Sufficiently generous unemployment benefits and social-assistance systems with a wide coverage are also a key.

Boiled down, the OECD is saying the poor have given the rich an ultimatum: pay us or we’ll tear your society apart. But Greece’s problems come from its attempt to pay the extortioner. For decades it sought to reduce inequality by taxing the rich and giving to the poor. Eventually, taxing the wealthy didn’t provide enough revenue to pay the poor so the government had to borrow from wealthier nations to keep the extortion payments going. By 2008 it could no longer repay the debt. And if extortion doesn’t motivate us, the OECD threatens economic growth:

Widespread increases in income inequality are a source of concern…for their potential impact on economic performance. …recent OECD work estimates that rising inequality between 1985 and 2005 might have contributed to knocking more than 4 percentage points off growth between 1990-2010.

Mainstream economics assumes growth just happens. It’s autonomous, as they say. Profits automatically re-invest themselves in the appropriate plants and equipment. That’s why CEO’s make too much in the fevered imagination of the left. They don’t do anything that a monkey with two bananas couldn’t do. And since growth just happens, no amount of taxation will hinder it. But the OECD claims that inequality can hinder growth.

OECD economists appear to be completely ignorant of economic history. Nobel-Prize winner Robert Fogel wrote in Escape from Hunger and Premature Death that freer markets reduced inequality in the England from about 90 as measured by the Gini index in 1700 to about 45 by 1900. The US probably followed a similar trajectory. The US then continued to reduce inequality to about 30 in the 1960s. It has risen since then to around 35 and the left is hysterical.

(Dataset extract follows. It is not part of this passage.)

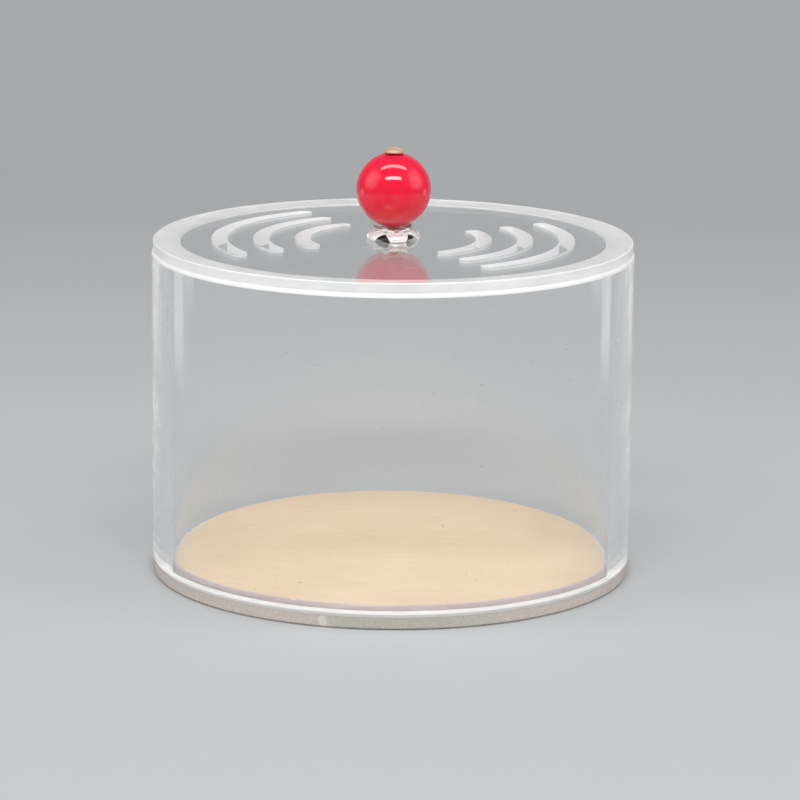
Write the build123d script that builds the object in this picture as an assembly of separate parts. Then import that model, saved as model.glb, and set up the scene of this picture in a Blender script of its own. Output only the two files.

Economists obsessed with inequality should ask themselves how is it that inequality has been rising in the West, including socialist Europe, during decades in which we have become more socialist? The US implemented the welfare state in the 1930s. Then in the 1960s the US launched Johnson’s Great Society war on poverty with vastly increased payments to the elderly and poor. Clinton put minor restrictions on welfare payment in the 1990s, but today the US is spending vastly more on reducing inequality than ever in its history, yet inequality is growing. How is that possible?

The answer is that socialism increases inequality. Socialism has never reduced inequality. Some of the greatest inequality in the world existed in the communist nations of the USSR and China. Inequality is off the charts in the socialist paradise of North Korea. Socialism increases equality among the masses by making everyone equally poor, but the elite, such as Al Gore, become increasingly rich. While 30 million people were starving to death in the USSR and China the elite in the Communist Party lived liked princes.

Arnold Kling predicted that mainstream economics will become increasingly socialist and the OECD is proving him correct. Of course, it’s well known that Richard Ely founded of the American Economic Association to promote German style socialism in the US. Catering to the OECD’s obsession with inequality will plunge all of the West into the sink hole of socialism behind Greece.